Characterised by its oversized eyelets and heavily treaded rubber sole, the label’s Star Master shoe is undoubtedly the main attraction. But for something a little more aerodynamic, the brand’s Marathon Model is another great minimalist option.
Key Model: Cortez
Oregonian sportswear brand Nike is hardly the unsung hero of the footwear world. In fact, the very concept of sneaker culture comes as a direct result of its work.
While it may all be about technical fabrics and state-of-the-art production methods today, the company has its roots in simple design. Take the Cortez, for example – it’s a classic example of a retro running shoe that’s beautifully uncluttered and bearing nothing of the unnecessary.
Key Model: Low 1
The Common Projects Achilles Low is all well and good, but it’s a simple fact of life that not everyone has £300 to spend on a pair of shoes.

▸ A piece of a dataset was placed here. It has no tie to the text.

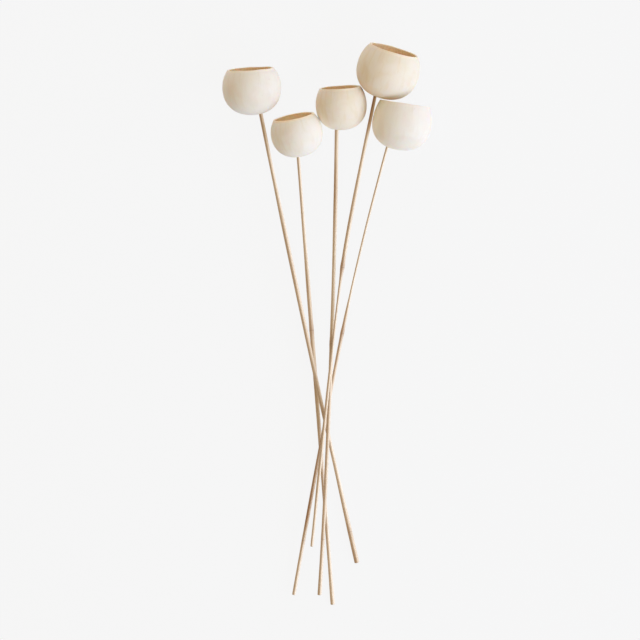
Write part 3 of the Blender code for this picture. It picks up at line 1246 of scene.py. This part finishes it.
STEMS = {
    "outer_left": ReedStem(
        (-0.0679, 0.2174, 0.0256), (-0.0222, -0.0111, 0.0136), (0.0299, -0.2396, 0.00245), 1.0,
        (
            (0.0, 0.00195), (0.15, 0.00187), (0.28, 0.00225), (0.46, 0.00217), (0.62, 0.00203),
            (0.78, 0.00185), (0.91, 0.00232), (1.0, 0.00248),
        ),
        ((0.93, 0.05),),
        ((0.0, 0.5), (0.05, 0.5), (0.11, 0.2), (0.37, 0.35), (0.83, 0.15), (1.0, 0.6)), 21,
    ),
    "lower_left": ReedStem(
        (-0.0296, 0.1751, 0.0224), (-0.0120, -0.0534, 0.0021), (0.0055, -0.2816, 0.0022), 1.0,
        (
            (0.0, 0.0017), (0.08, 0.00162), (0.2, 0.00182), (0.31, 0.00218), (0.47, 0.0022),
            (0.62, 0.002), (0.9, 0.00185), (1.0, 0.00222),
        ),
        ((0.395, 0.11),),
        ((0.0, 0.35), (0.1, 0.3), (0.2, 0.1), (0.31, 0.4), (0.7, 0.25), (1.0, 0.25)), 22,
    ),
    "middle": ReedStem(
        (0.0095, 0.2031, 0.0232), (0.0067, -0.0344, 0.0217), (-0.0078, -0.2716, 0.0120), 1.0,
        (
            (0.0, 0.002), (0.16, 0.00208), (0.33, 0.00186), (0.5, 0.00205), (0.75, 0.0019),
            (0.93, 0.0019), (1.0, 0.00206),
        ),
        ((0.467, 0.13), (0.88, 0.05)),
        ((0.0, 0.45), (0.05, 0.4), (0.14, 0.75), (0.28, 0.1), (0.8, 0.45), (1.0, 0.3)), 23,
    ),
    "upper_right": ReedStem(
        (0.0487, 0.2327, 0.0293), (0.0133, 0.0600, 0.0253), (-0.0155, -0.2226, 0.0200), 4.0,
        (
            (0.0, 0.0017), (0.15, 0.00176), (0.24, 0.00198), (0.385, 0.002), (0.43, 0.0013),
            (0.47, 0.00118), (0.55, 0.0012), (0.68, 0.0016), (0.86, 0.00168), (0.94, 0.00145),
            (1.0, 0.0015),
        ),
        ((0.387, 0.16),),
        # Browning at this tip is painted shadow of the lower right cup.
        ((0.0, 1.0), (0.06, 1.0), (0.11, 0.3), (0.34, 0.3), (0.38, 0.5), (0.46, 0.35), (1.0, 0.25)),
        24,
    ),
    "lower_right": ReedStem(
        (0.0625, 0.1868, 0.0275), (0.0206, 0.0334, 0.0190), (-0.0336, -0.2716, 0.0060), 2.0,
        (
            (0.0, 0.0013), (0.12, 0.0012), (0.34, 0.0011), (0.4, 0.00165), (0.46, 0.0018),
            (0.52, 0.0016), (0.8, 0.00188), (1.0, 0.0018),
        ),
        ((0.428, 0.2), (0.88, 0.05)),
        ((0.0, 0.3), (0.34, 0.1), (0.42, 0.6), (0.6, 0.5), (0.83, 1.0), (0.88, 0.25)), 25,
    ),
}


def main() -> None:
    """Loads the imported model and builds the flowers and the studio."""
    logging.basicConfig(level=logging.INFO, format="%(name)s: %(message)s")
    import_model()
    for seed, (name, cup) in enumerate(CUPS.items(), 31):
        BellFlower(name, cup, STEMS[name], GlueDab(seed)).build()
    Studio().build()


if __name__ == "__main__":
    main()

This is where Oliver Cabell comes in. The independent brand’s direct-to-consumer approach offers a means to get luxurious, handmade sneakers, minus any nasty markups. The result is a sleeker shoe rack and fatter wallet. What’s not to like about that?
Key Model: G2
There are few things the French can’t make more stylish. Turns out tennis shoes are no exception.

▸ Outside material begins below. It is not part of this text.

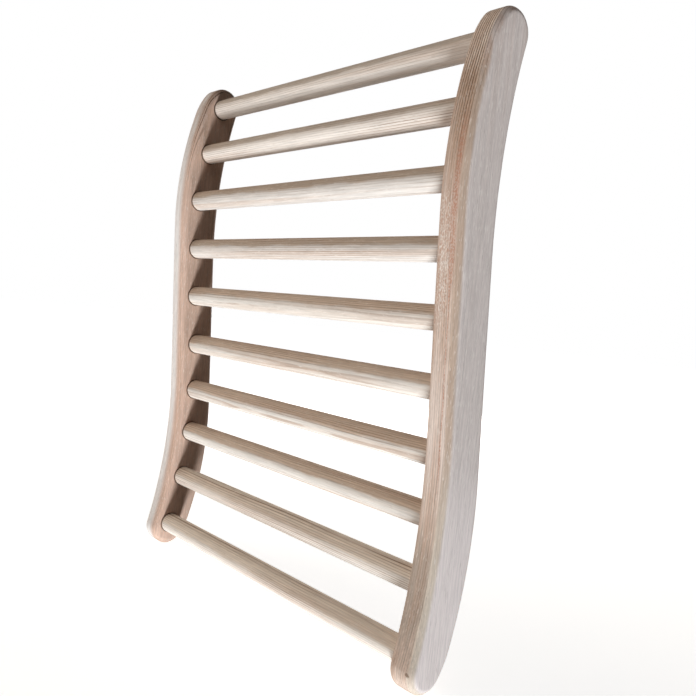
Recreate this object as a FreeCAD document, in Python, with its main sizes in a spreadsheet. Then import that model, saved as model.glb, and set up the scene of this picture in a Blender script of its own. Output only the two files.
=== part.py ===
import FreeCAD, Part
import math
import os
import Sketcher
from FreeCAD import Placement, Rotation, Vector

# A wooden backrest: two S-shaped side rails with round bars glued between them.
# Millimetres. X runs along the bars, Y from the front to the back, Z up the rails.
# The origin is under the middle of the object, level with the rails' lower ends.

DRIVING_SIZES = (
    ("rail_height", 500.0, "rails, from lower to upper end"),
    ("rail_depth", 56.0, "rails, over both bulges of the S"),
    ("rail_thickness", 25.0, "board that the rails are cut from"),
    ("board_width", 39.5, "rail, square across its straight middle"),
    ("end_width", 38.7, "rail, front to back just before its rounded end"),
    ("hollow_radius", 524.0, "inner curve of the S"),
    ("nose_radius", 65.0, "large round corner of a rail end"),
    ("edge_round", 6.0, "round along every edge of a rail"),
    ("inner_width", 352.0, "between the two rails"),
    ("bar_diameter", 20.0, "bars"),
    ("bar_end_chamfer", 1.0, "bevel round a bar's end"),
    ("seat_depth", 15.0, "blind hole that takes a bar"),
    ("seat_clearance", 0.3, "all round between a bar and its hole"),
    ("seat_bevel", 0.6, "bevel round the mouth of the hole"),
    ("seat_floor_gap", 0.5, "glue space between a bar's end and the hole's floor"),
)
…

Spring Court has been kitting out athletes and style aficionados alike for the best part of 100 years. In that time its designs haven’t changed much. But then again, why should they? This is minimalism at its finest – a clean white canvas interrupted only by a tasteful glint of colour courtesy of that iconic tricolour flag to the tongue.
Key Model: Mirfield
As far as Northamptonshire shoemaking heritage goes, it’s hard to imagine a better-established name than Church’s. The historic company is known for making the finest dress shoes on the planet. However, having been purchased by Prada in the 1990s, it’s since turned its attention to contemporary styles, too.
That’s good news for lovers of luxurious trainers. Church’s age-old manufacturing techniques and trademark attention to detail have resulted in a jaw-dropping array of stripped-back sneakers. The Mirfield, for example, is undeniable proof that you really can teach an old dog new tricks.